Records with modeling code:
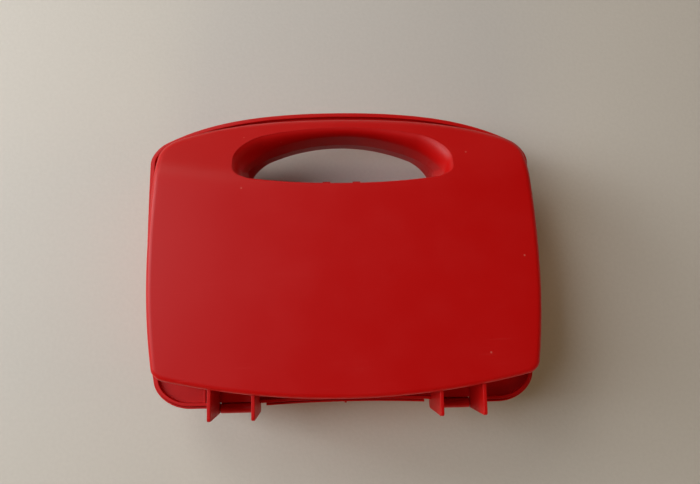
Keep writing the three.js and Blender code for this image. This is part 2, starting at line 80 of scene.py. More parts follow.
# The crease across the panel, above which its face leans back
CREASE_MIDDLE = 40
CREASE_RISE = 8.6
CREASE_SPAN = 112
CREASE_SOFTNESS = 7
LEAN_SHARE = 0.445

# Rims, lips and locating tongue at the parting plane. A lip starts LIP_ROOT inside the plate that it stands on.
FRONT_INSET = 2.1
FRONT_FLANGE = 2.0
FRONT_LIP_WIDTH = 1.8
FRONT_LIP_HEIGHT = 2.9
BACK_RIM = 2.6
BACK_LIP_WIDTH = 1.2
BACK_LIP_HEIGHT = 1.2
LIP_ROOT = 1
TONGUE_THICKNESS = 1.2
TONGUE_HEIGHT = 1.8
TONGUE_ROOT = 4
WALL_DRAFT_SHARE = 0.3
GATE_WIDTH = 1.4
GATE_PROUD = 0.9

# Hinges: fins and pins on the front shell, and clips with webs on the back shell
HINGE_Y = -91.4
BARREL_RADIUS = 3.1
PIN_RADIUS = 1.6
FIN_THICKNESS = 2.0
INNER_FIN_X = 53
OUTER_FIN_X = 77.5
FIN_NEAR_EDGE = 34.5
FIN_CORNER = 2.0
FIN_ROOT_Y = -70
SOCKET_DEPTH = 1
CLIP_WIDTH = 21.5
CLIP_PLAY = 0.5
CLIP_MOUTH_DEG = 96
CLIP_MOUTH_TOWARDS_DEG = -125
WEB_DEPTH = 7
WEB_ROOT_Y = -79
RELIEF_EDGE_Y = -87.9
RELIEF_INNER = 3.5
RELIEF_OUTER = 1.5
RIB_X = 85.2
RIB_WIDTH = 1.2

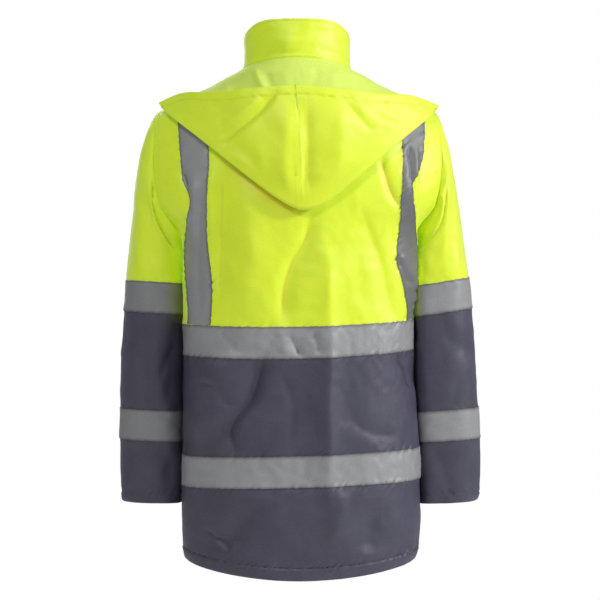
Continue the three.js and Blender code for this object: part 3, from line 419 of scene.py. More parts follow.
def cloth_piece(node, outer, inner, paints, tube=False, shaded=0.0, creased=1.0):
    """One cloth, from the points of its faces in rows and columns. paints are for the outer face and the
    inner one. shaded is the least painted shade of each outer point, and creased scales its painted crease shade."""
    rows, columns = outer.shape[:2]
    spans = columns if tube else columns - 1
    points = np.concatenate([outer.reshape(-1, 3), inner.reshape(-1, 3)])
    wrapped = np.concatenate([outer, outer[:, :1]], 1) if tube else outer
    across = np.linalg.norm(np.diff(wrapped, axis=1), axis=-1)
    u = np.concatenate([np.zeros((rows, 1)), np.cumsum(across, 1)], 1)
    u -= u[:, [spans // 2]]
    down = np.linalg.norm(np.diff(wrapped, axis=0), axis=-1)
    v = -np.concatenate([np.zeros((1, spans + 1)), np.cumsum(down, 0)], 0)
    quads, places, inside = [], [], []

    def add(*corners):
        """Faces between four corners, each given as 0 for outer or 1 for inner, its row and its column."""
        corners = [np.broadcast_arrays(*corner) for corner in corners]
        side, r, c = (np.stack([corner[k] for corner in corners], -1) for k in range(3))
        quads.append(side * rows * columns + r * columns + c % columns)
        places.append(np.stack([u[r, c], v[r, c]], -1))
        inside.append(side.min(-1))

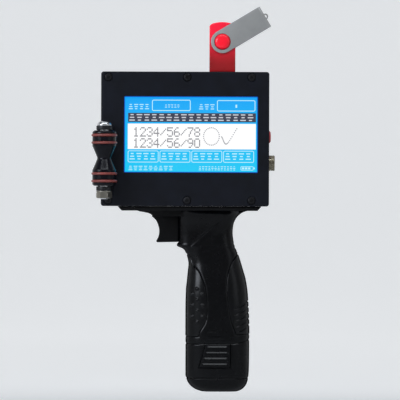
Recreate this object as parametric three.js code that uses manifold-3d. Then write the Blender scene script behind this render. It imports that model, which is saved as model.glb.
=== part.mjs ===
// Handheld date-code inkjet printer: a touch-screen head on a pistol grip, with a guide roller
// beside the nozzle, a plug-in memory stick and a slide-out battery.
// Millimetres, +Z up. The screen faces -Y and the nozzle fires towards -X.
// The origin is on the battery's flat base, under the middle of the grip and on the plane where
// the two handle shells meet.
import * as THREE from 'three';
import { mergeVertices } from 'three/addons/utils/BufferGeometryUtils.js';
import Module from 'manifold-3d';

const wasm = await Module();
wasm.setup();

// ---------------------------------------------------------------- driving dimensions

const HEAD = { x0: -83.5, x1: 36.5, y: 31, z0: 133, z1: 229, wall: 2.5, corner: 2.5 };
const PANEL = 3; // thickness of the front panel
const SCREEN = { x: -19.3, z: 184.2, width: 95.4, height: 54.4 }; // the visible 4.3 inch display
const GAP = 0.3; // running gap between neighbouring pieces
const TOUCH = 0.1; // gap between pieces that bear on each other

const BAY = { x1: -4, z0: 144, z1: 218 }; // cartridge opening in the rear wall
const SNOUT = { z0: 150.5, z1: 178.5, y0: 2 }; // notch in the left wall for the cartridge's snout
const DOOR_AXIS = { x: -2, y: 32.4 };
const DOOR_THICKNESS = 2.7;

const ROLLER = { x: -80.8, y: -41.8, z: 167, half: 19.7, radius: 8.5, waist: 5 };
const RING = { tube: 1, radius: 8.4, heights: [-16.3, -11, 11, 16.3] };
const ROLLER_SIDES = 16; // the roller and its rings share one faceting
const BOLT = 2.95; // radius of the roller's bolt
const ARM = 3; // thickness of the bracket's arms
const ARM_GAP = 0.4; // from the roller's end to an arm

const STICK = { x: 3, y: -13, z: 250.9, width: 18.6, thick: 8.4, top: 14.2 }; // at the cover's pivot
const COVER = { length: 35.7, half: 8.2, plate: 0.8, angle: 31 };

const SIDE_PORTS = { y: -2, button: 183, connector: 164.2 };

const FLANGE = 3; // thickness of the handle's top flange
const SHELL_WALL = 2;
const TRIGGER = { front: -28.7, z0: 107, z1: 126.2, half: 7.5 };
const SPLIT_Z = 34.6; // where the handle shells end and the battery's base begins
const CAP_Z = 9.7; // seam between the battery's base and its bottom cap
const CELL = { radius: 9, length: 65, z: 6.7 };
const STEM_TOP = CELL.z + CELL.length + 2; // top of the battery inside the handle
const CELL_PLACES = [[-9.2, -7.9], [8.9, -7.9], [-0.15, 7.8]];

// Sections of the grip, from the top down: height, front edge, rear edge, half thickness.
const GRIP = [
  [130.2, -28.7, 23.5, 24],
  [127.4, -28.7, 16.2, 19.4],
  [123.9, -28.7, 13.1, 17.2],
  [119.6, -28.7, 11.4, 16.2],
  [112.6, -28.7, 10.9, 15.8],
  [105.6, -28.7, 12.1, 15.9],
  [105.5, -29.2, 12.2, 15.9],
  [103, -24.8, 13.1, 16.1],
  [99, -22.3, 14.8, 16.5],
  [92, -20.6, 17, 17.7],
  [85, -21.2, 19.2, 19.2],
  [77, -22.2, 20.9, 20.5],
  [68, -22.7, 22, 21.2],
  [56, -22.8, 22.7, 21.4],
  [44, -22.8, 23, 21.4],
  [26, -22.8, 23.1, 21.3],
  [11.5, -22.8, 22.7, 21],
  [5.4, -20.5, 21.3, 19.6],
  [2.2, -16.9, 18.9, 17.1],
  [0.6, -13.4, 16.4, 14.5],
  [0, -11.2, 14.6, 12.7],
];
const AROUND = 20; // points around one section
const CORNER_TOP = 3.6; // superellipse exponents: boxy at the neck, rounder at the grip
const CORNER_GRIP = 3;
const CORNER_INSIDE = 4;

// ---------------------------------------------------------------- materials

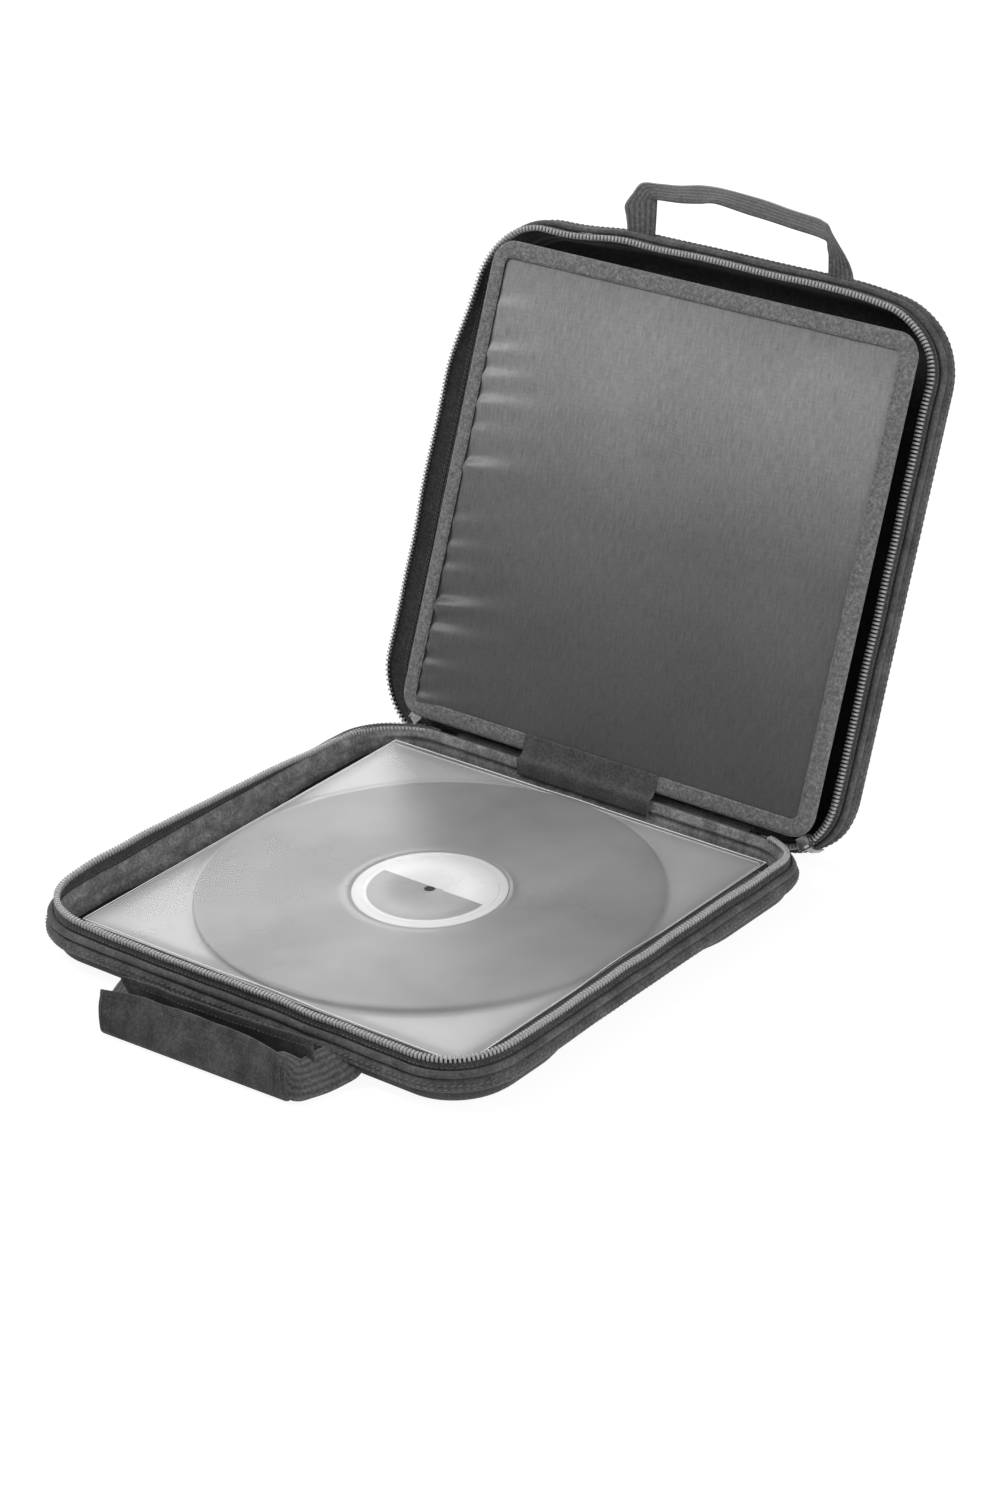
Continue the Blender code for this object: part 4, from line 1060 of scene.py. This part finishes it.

> [What is asked]
Copy the records above exactly.

> [Answer to this exercise]
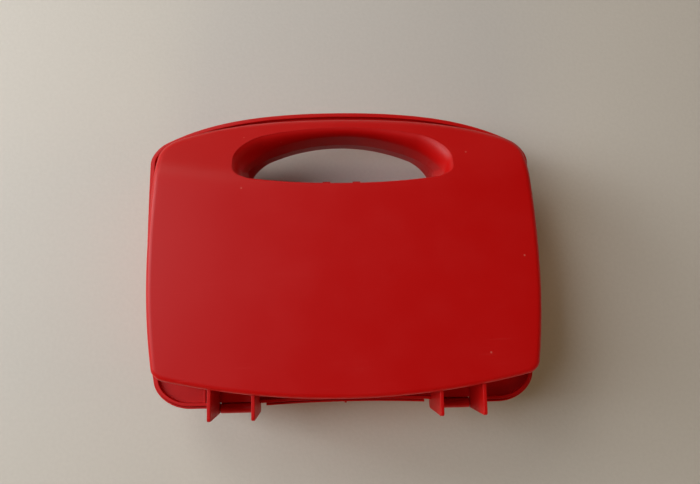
Keep writing the three.js and Blender code for this image. This is part 2, starting at line 80 of scene.py. More parts follow.
# The crease across the panel, above which its face leans back
CREASE_MIDDLE = 40
CREASE_RISE = 8.6
CREASE_SPAN = 112
CREASE_SOFTNESS = 7
LEAN_SHARE = 0.445

# Rims, lips and locating tongue at the parting plane. A lip starts LIP_ROOT inside the plate that it stands on.
FRONT_INSET = 2.1
FRONT_FLANGE = 2.0
FRONT_LIP_WIDTH = 1.8
FRONT_LIP_HEIGHT = 2.9
BACK_RIM = 2.6
BACK_LIP_WIDTH = 1.2
BACK_LIP_HEIGHT = 1.2
LIP_ROOT = 1
TONGUE_THICKNESS = 1.2
TONGUE_HEIGHT = 1.8
TONGUE_ROOT = 4
WALL_DRAFT_SHARE = 0.3
GATE_WIDTH = 1.4
GATE_PROUD = 0.9

# Hinges: fins and pins on the front shell, and clips with webs on the back shell
HINGE_Y = -91.4
BARREL_RADIUS = 3.1
PIN_RADIUS = 1.6
FIN_THICKNESS = 2.0
INNER_FIN_X = 53
OUTER_FIN_X = 77.5
FIN_NEAR_EDGE = 34.5
FIN_CORNER = 2.0
FIN_ROOT_Y = -70
SOCKET_DEPTH = 1
CLIP_WIDTH = 21.5
CLIP_PLAY = 0.5
CLIP_MOUTH_DEG = 96
CLIP_MOUTH_TOWARDS_DEG = -125
WEB_DEPTH = 7
WEB_ROOT_Y = -79
RELIEF_EDGE_Y = -87.9
RELIEF_INNER = 3.5
RELIEF_OUTER = 1.5
RIB_X = 85.2
RIB_WIDTH = 1.2

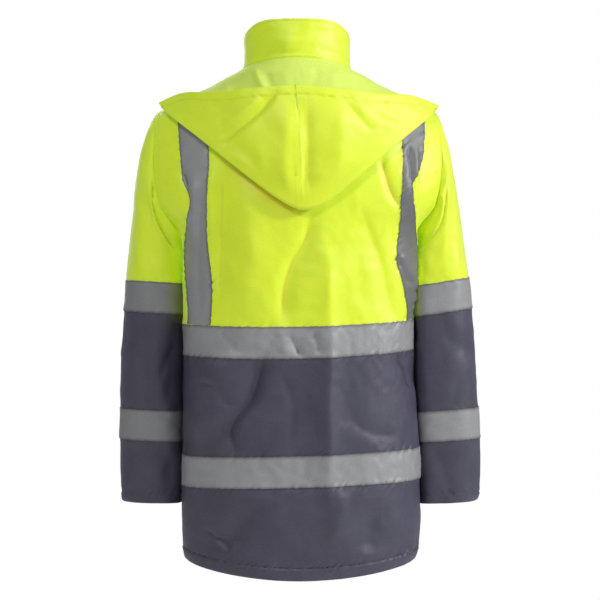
Continue the three.js and Blender code for this object: part 3, from line 419 of scene.py. More parts follow.
def cloth_piece(node, outer, inner, paints, tube=False, shaded=0.0, creased=1.0):
    """One cloth, from the points of its faces in rows and columns. paints are for the outer face and the
    inner one. shaded is the least painted shade of each outer point, and creased scales its painted crease shade."""
    rows, columns = outer.shape[:2]
    spans = columns if tube else columns - 1
    points = np.concatenate([outer.reshape(-1, 3), inner.reshape(-1, 3)])
    wrapped = np.concatenate([outer, outer[:, :1]], 1) if tube else outer
    across = np.linalg.norm(np.diff(wrapped, axis=1), axis=-1)
    u = np.concatenate([np.zeros((rows, 1)), np.cumsum(across, 1)], 1)
    u -= u[:, [spans // 2]]
    down = np.linalg.norm(np.diff(wrapped, axis=0), axis=-1)
    v = -np.concatenate([np.zeros((1, spans + 1)), np.cumsum(down, 0)], 0)
    quads, places, inside = [], [], []

    def add(*corners):
        """Faces between four corners, each given as 0 for outer or 1 for inner, its row and its column."""
        corners = [np.broadcast_arrays(*corner) for corner in corners]
        side, r, c = (np.stack([corner[k] for corner in corners], -1) for k in range(3))
        quads.append(side * rows * columns + r * columns + c % columns)
        places.append(np.stack([u[r, c], v[r, c]], -1))
        inside.append(side.min(-1))

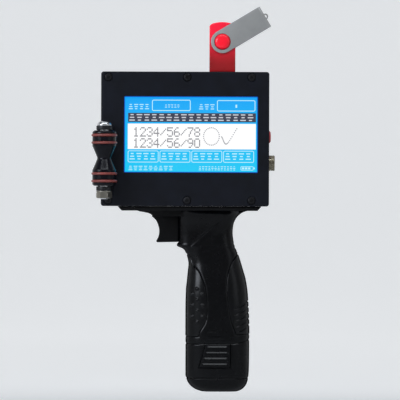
Recreate this object as parametric three.js code that uses manifold-3d. Then write the Blender scene script behind this render. It imports that model, which is saved as model.glb.
=== part.mjs ===
// Handheld date-code inkjet printer: a touch-screen head on a pistol grip, with a guide roller
// beside the nozzle, a plug-in memory stick and a slide-out battery.
// Millimetres, +Z up. The screen faces -Y and the nozzle fires towards -X.
// The origin is on the battery's flat base, under the middle of the grip and on the plane where
// the two handle shells meet.
import * as THREE from 'three';
import { mergeVertices } from 'three/addons/utils/BufferGeometryUtils.js';
import Module from 'manifold-3d';

const wasm = await Module();
wasm.setup();

// ---------------------------------------------------------------- driving dimensions

const HEAD = { x0: -83.5, x1: 36.5, y: 31, z0: 133, z1: 229, wall: 2.5, corner: 2.5 };
const PANEL = 3; // thickness of the front panel
const SCREEN = { x: -19.3, z: 184.2, width: 95.4, height: 54.4 }; // the visible 4.3 inch display
const GAP = 0.3; // running gap between neighbouring pieces
const TOUCH = 0.1; // gap between pieces that bear on each other

const BAY = { x1: -4, z0: 144, z1: 218 }; // cartridge opening in the rear wall
const SNOUT = { z0: 150.5, z1: 178.5, y0: 2 }; // notch in the left wall for the cartridge's snout
const DOOR_AXIS = { x: -2, y: 32.4 };
const DOOR_THICKNESS = 2.7;

const ROLLER = { x: -80.8, y: -41.8, z: 167, half: 19.7, radius: 8.5, waist: 5 };
const RING = { tube: 1, radius: 8.4, heights: [-16.3, -11, 11, 16.3] };
const ROLLER_SIDES = 16; // the roller and its rings share one faceting
const BOLT = 2.95; // radius of the roller's bolt
const ARM = 3; // thickness of the bracket's arms
const ARM_GAP = 0.4; // from the roller's end to an arm

const STICK = { x: 3, y: -13, z: 250.9, width: 18.6, thick: 8.4, top: 14.2 }; // at the cover's pivot
const COVER = { length: 35.7, half: 8.2, plate: 0.8, angle: 31 };

const SIDE_PORTS = { y: -2, button: 183, connector: 164.2 };

const FLANGE = 3; // thickness of the handle's top flange
const SHELL_WALL = 2;
const TRIGGER = { front: -28.7, z0: 107, z1: 126.2, half: 7.5 };
const SPLIT_Z = 34.6; // where the handle shells end and the battery's base begins
const CAP_Z = 9.7; // seam between the battery's base and its bottom cap
const CELL = { radius: 9, length: 65, z: 6.7 };
const STEM_TOP = CELL.z + CELL.length + 2; // top of the battery inside the handle
const CELL_PLACES = [[-9.2, -7.9], [8.9, -7.9], [-0.15, 7.8]];

// Sections of the grip, from the top down: height, front edge, rear edge, half thickness.
const GRIP = [
  [130.2, -28.7, 23.5, 24],
  [127.4, -28.7, 16.2, 19.4],
  [123.9, -28.7, 13.1, 17.2],
  [119.6, -28.7, 11.4, 16.2],
  [112.6, -28.7, 10.9, 15.8],
  [105.6, -28.7, 12.1, 15.9],
  [105.5, -29.2, 12.2, 15.9],
  [103, -24.8, 13.1, 16.1],
  [99, -22.3, 14.8, 16.5],
  [92, -20.6, 17, 17.7],
  [85, -21.2, 19.2, 19.2],
  [77, -22.2, 20.9, 20.5],
  [68, -22.7, 22, 21.2],
  [56, -22.8, 22.7, 21.4],
  [44, -22.8, 23, 21.4],
  [26, -22.8, 23.1, 21.3],
  [11.5, -22.8, 22.7, 21],
  [5.4, -20.5, 21.3, 19.6],
  [2.2, -16.9, 18.9, 17.1],
  [0.6, -13.4, 16.4, 14.5],
  [0, -11.2, 14.6, 12.7],
];
const AROUND = 20; // points around one section
const CORNER_TOP = 3.6; // superellipse exponents: boxy at the neck, rounder at the grip
const CORNER_GRIP = 3;
const CORNER_INSIDE = 4;

// ---------------------------------------------------------------- materials

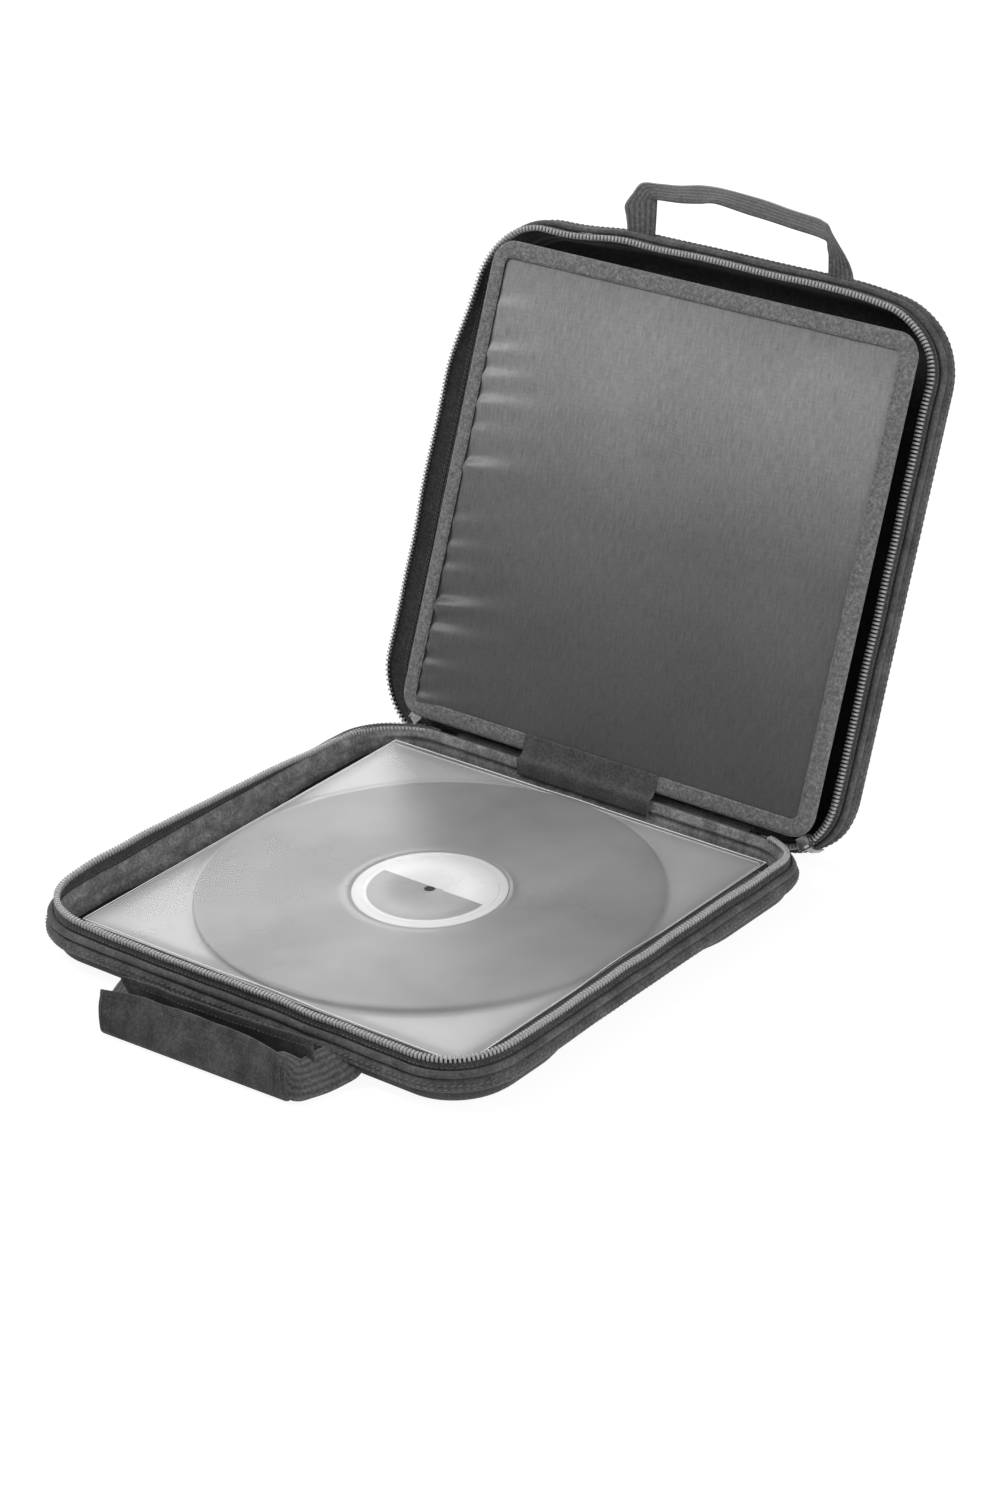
Continue the Blender code for this object: part 4, from line 1060 of scene.py. This part finishes it.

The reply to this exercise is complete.